What about wine? I don’t think cheap wine will ever be profitable. There are lots of producers in the game, many of whom have written off their large capital cost of vineyard ownership years ago. And there are more producers than are needed to fulfil the needs of the modern retail market, so the main route to market – the supermarkets - have all the power in their hands. The producers need them, but from the retailer’s perspective any producer will do, so there’s little reciprocity in the arrangement. And cheap wine is caught up in an attritional price war. There’s always someone with wine they are desperate to shift, and so they will sell at a very low price.

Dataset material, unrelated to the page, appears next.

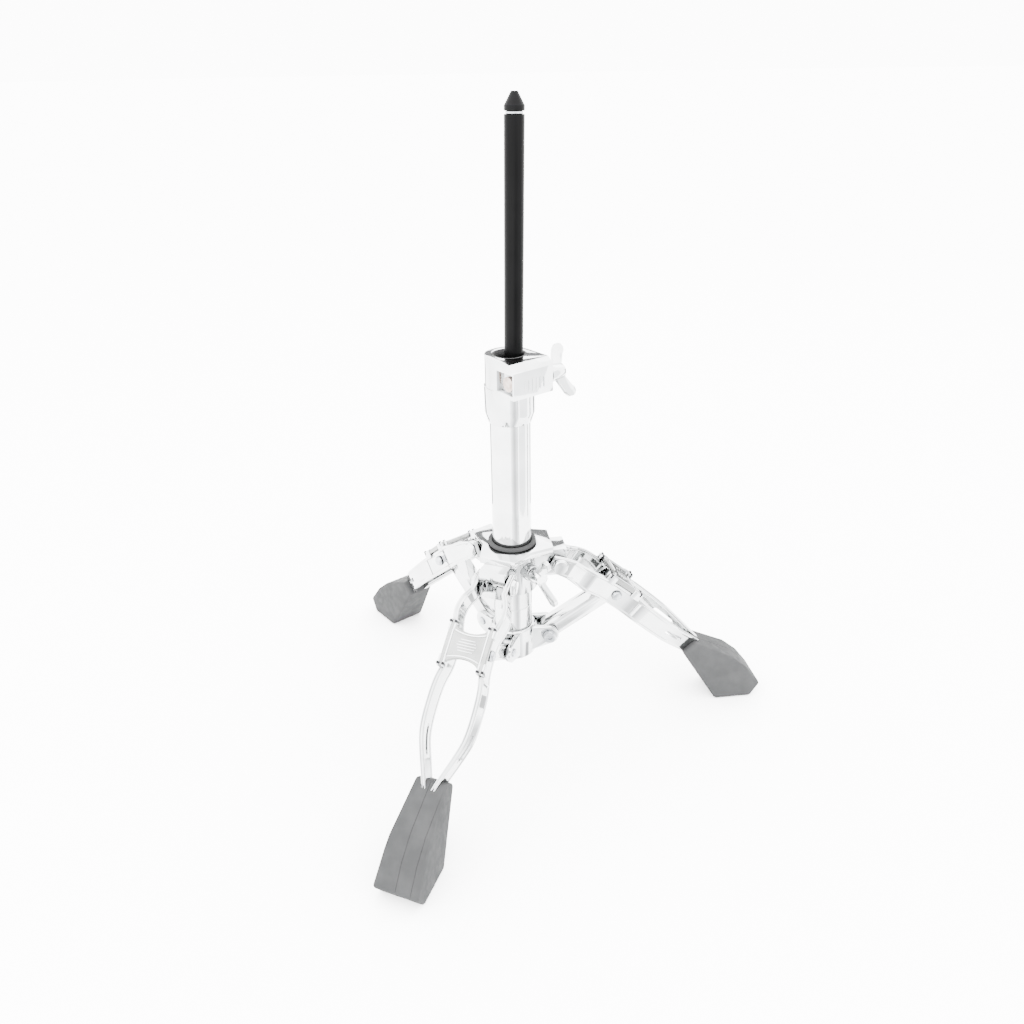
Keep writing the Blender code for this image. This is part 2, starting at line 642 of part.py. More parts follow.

The quality of cheap wine is now better than it has ever been. For the target market, therefore, there is infinite substitution. If one wine becomes too expensive, then there’ll be another ready to take its place. Cheap wines are all packaged the same way, and they all taste pretty similar. There are very few strong brands in wine, so producers of cheap wine have no competitive advantage that they can leverage. It’s just a straight price fight, and I can’t see this changing any time soon. This means it’s never going to be profitable playing at the bottom end of the market in the off-trade.